Wer hatte bloß die Musik ausgesucht, zu der Friedrich Merz beim CSU-Parteitag in Nürnberg den Saal entern sollte?
Die Parteitags-Regisseure hatten sich für nervtötendes immer gleiches Disko-Gedudel ohne wirkliche Melodie entschieden, das da aus den Boxen dröhnte, als der Kanzlerkandidat zum großen Auftritt in die Messehalle kam. Die CDU hatte für Söder in Berlin zumindest Phil Collins parat gehabt.
Immerhin das Outfit von Friedrich Merz war schon kanzlertauglich. Er kam früher gerne mal im Janker nach Bayern. Diesmal war er der einzige Krawattenträger auf der Bühne, Söder hatte sich für einen Rollkragenpulli entschieden.
Merz sprach lange mit Hand in der Hosentasche – und verteilte erst mal Aufträge. „Ich möchte sehen“, rief er aus, dass die CSU am Wahlabend wieder „alle, ausnahmlos alle“ 47 Wahlkreise in Bayern hole.
Tatsächlich sieht es dafür diesmal gut aus, die CSU liegt den Prognosen nach überall vorn. Das liegt aber in erster Linie am CSU-Chef. Was Merz verschwieg: Er braucht diesen CSU-Durchmarsch, um bundesweit mit der Union überhaupt über die 30-Prozent-Marke zu kommen, an der sie seit Monaten klebt.
Merz scheint optimistisch, dass das klappt. Immerhin liegt die CSU laut einer neuen Umfrage sogar bei starken 42 Prozent. Entsprechend gab er möglichen künftigen Ministern der CSU, „die hier in der ersten Reihe sitzen“, schon mal Dienstanweisungen mit auf den Weg. Er erwarte von jedem Mitglied seiner künftigen Regierung, dass es bei EU-Sitzungen anwesend ist – das verhindere auch Fehlentscheidungen zulasten Deutschlands.

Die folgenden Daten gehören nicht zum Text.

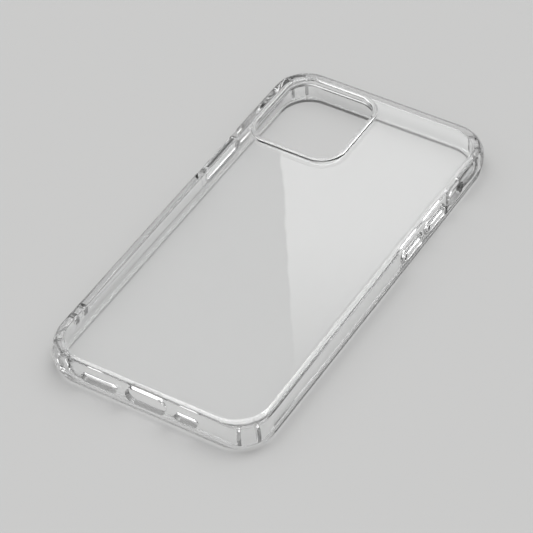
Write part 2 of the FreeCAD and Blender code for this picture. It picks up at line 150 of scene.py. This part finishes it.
def frame_rings():
    rings = []

    def outer(inset, level):
        radius = outer_radius(level) - inset
        rings.append(rounded_ring(HALF_WIDTH - inset, HALF_LENGTH - inset, radius, level))

    def inner(inset, level):
        """inset is measured from the cavity wall towards the middle."""
        rings.append(rounded_ring(CAVITY_HALF_WIDTH - inset, CAVITY_HALF_LENGTH - inset,
                                  CAVITY_RADIUS - inset, level))

    for step in range(7):
        turn = math.radians(90 * step / 6)
        outer(FRONT_ROUND * (1 - math.sin(turn)), FRONT_ROUND * (1 - math.cos(turn)))
    low = FRONT_ROUND
    crown = FRAME_TOP - CROWN_DROP
    slope = math.atan(2 * CROWN_DROP / (BAND_WIDTH - CROWN_START))
    radius = CROWN_START / (1 - math.sin(slope))
    high = crown - radius * math.cos(slope)
    wall_start = len(rings) - 1
    for step in range(1, 10):
        outer(0.0, low + (high - low) * step / 10)
    wall = range(wall_start, len(rings))
    seam = range(len(rings) + 6, len(rings) + 10)
    for step in range(13):
        turn = (math.pi / 2 - slope) * step / 12
        depth = SEAM_DEPTH * max(0.0, 1.0 - abs(step - 8) / 2)
        outer(radius * (1 - math.cos(turn)) + depth * math.cos(turn),
              high + (radius - depth) * math.sin(turn))
    for step in range(1, 8):
        share = 1 - step / 8
        outer(BAND_WIDTH - (BAND_WIDTH - CROWN_START) * share,
              FRAME_TOP - CROWN_DROP * share * share)
    outer(BAND_WIDTH, FRAME_TOP)
    bonded = len(rings) - 1
    outer(BAND_WIDTH, CAVITY_TOP)
    for step in range(7):
        turn = math.radians(90 * step / 6)
        inner(INNER_ROUND * (1 - math.sin(turn)), CAVITY_TOP - INNER_ROUND * (1 - math.cos(turn)))
    for step in range(4):
        turn = math.radians(90 * step / 3)
        inner(LIP_ROUND * (1 - math.cos(turn)), LIP_THICKNESS + LIP_ROUND * (1 - math.sin(turn)))
    for step in range(5):
        turn = math.radians(90 * step / 4)
        inner(LIP_WIDTH - LIP_ROUND * (1 - math.sin(turn)),
              LIP_THICKNESS - LIP_ROUND * (1 - math.cos(turn)))
    inner(LIP_WIDTH, 0.1)
    inner(LIP_WIDTH - 0.1, 0.0)
    return rings, bonded, wall, seam


def prism(name, face, centre, size, radius, low, high):
    """A cutter with a rounded outline. face is the axis that it is pushed along: "x" or "y".

    centre and size are along the wall and up. low and high are the ends on the axis.
    """
    ring = rounded_ring(size[0] / 2, size[1] / 2, radius, 0.0, centre)
    bm = bmesh.new()
    loops = []
    for end in (low, high):
        if face == "x":
            points = [Vector((end, along, up)) for along, up, _ in ring]
        else:
            points = [Vector((along, end, up)) for along, up, _ in ring]
        loops.append([bm.verts.new(point * MM) for point in points])
    for index in range(len(ring)):
        beside = (index + 1) % len(ring)
        bm.faces.new((loops[0][index], loops[0][beside], loops[1][beside], loops[1][index]))
    bm.faces.new(loops[0])
    bm.faces.new(loops[1])
    for bm_face in bm.faces:
        bm_face.material_index = CUT
    bmesh.ops.recalc_face_normals(bm, faces=bm.faces)
    mesh = bpy.data.meshes.new(name)
    bm.to_mesh(mesh)
    bm.free()
    for _ in range(CUT + 1):
        mesh.materials.append(None)
    piece = bpy.data.objects.new(name, mesh)
    bpy.context.collection.objects.link(piece)
    return piece


def apply_modifiers(piece):
    """Bake the piece's modifiers into its mesh."""
    bpy.context.view_layer.update()
    graph = bpy.context.evaluated_depsgraph_get()
    mesh = bpy.data.meshes.new_from_object(piece.evaluated_get(graph))
    piece.modifiers.clear()
    piece.data = mesh


def cut_away(piece, cutters):
    """Subtract the cutters from the piece, one after the other."""
    for cutter in cutters:
        modifier = piece.modifiers.new("cut", "BOOLEAN")
        modifier.operation = "DIFFERENCE"
        modifier.solver = "EXACT"
        modifier.object = cutter
        apply_modifiers(piece)
        bpy.data.objects.remove(cutter)


def round_cut_edges(piece, width):
    """Round every edge between a cut face and the rest."""
    bm = bmesh.new()
    bm.from_mesh(piece.data)
    bmesh.ops.remove_doubles(bm, verts=bm.verts, dist=WELD_DISTANCE * MM)
    weights = bm.edges.layers.float.new("bevel_weight_edge")
    for edge in bm.edges:
        marks = [face.material_index == CUT for face in edge.link_faces]
        if len(marks) == 2 and marks[0] != marks[1] and edge.calc_face_angle(0.0) > 0.35:
            edge[weights] = 1.0
    bm.to_mesh(piece.data)
    bm.free()
    modifier = piece.modifiers.new("rounding", "BEVEL")
    modifier.limit_method = "WEIGHT"
    modifier.width = width * MM
    modifier.segments = 3
    modifier.use_clamp_overlap = True
    apply_modifiers(piece)


def outward(piece):
    """Point the faces of a closed mesh outwards."""
    bm = bmesh.new()
    bm.from_mesh(piece.data)
    bmesh.ops.recalc_face_normals(bm, faces=bm.faces)
    bm.to_mesh(piece.data)
    bm.free()


def smooth(piece, angle=40.0):
    """Smooth shading that keeps edges sharper than the angle."""
    for polygon in piece.data.polygons:
        polygon.use_smooth = True
    piece.data.set_sharp_from_angle(angle=math.radians(angle))


# ----------------------------------------------------------------------------------------------
# Materials
# ----------------------------------------------------------------------------------------------


IOR = 1.5
DEEPEST_BOUNCE = 5.5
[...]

Bei der Gelegenheit bekam auch EVP-Chef Manfred Weber (CSU) noch was zu hören – der solle nämlich mal den ganzen EU-„Pippifax“ stoppen. „Deutschland muss wieder eine Rolle spielen in Europa.“
Das waren durchaus Ansagen, die in der stolzen CSU früher für Schnappatmung und sofortige Retourkutschen gesorgt hätten.
Doch Gastgeber Markus Söder (58) gab sich ganz lässig, kündigte an: „Wir werden Dich bei dem Kurs unterstützen, auch gegen manche in Deiner eigenen Partei.“ Prasselnder Beifall, Stehende Ovationen – auch für Merz im Söder-Land Nürnberg.
FAZIT: Die CSU will unbedingt wieder einen Unions-Kanzler haben. Und sie behandelt Merz schon so, als habe er die Wahl gewonnen. Doch Merz ist auch klar: Söder wird spätestens bei den Koalitionsverhandlungen seinen Preis für die bedingungslose Wahlkampf-Unterstützung und das sich abzeichnende Super-Ergebnis aus Bayern verlangen.
Bis dahin gilt als Motto für beide: Union pur – keine Zweitstimme für die FDP. „Es gibt keinen Grund, auf irgendeinen politischen Wettbewerber Rücksicht zu nehmen“, sagte Merz.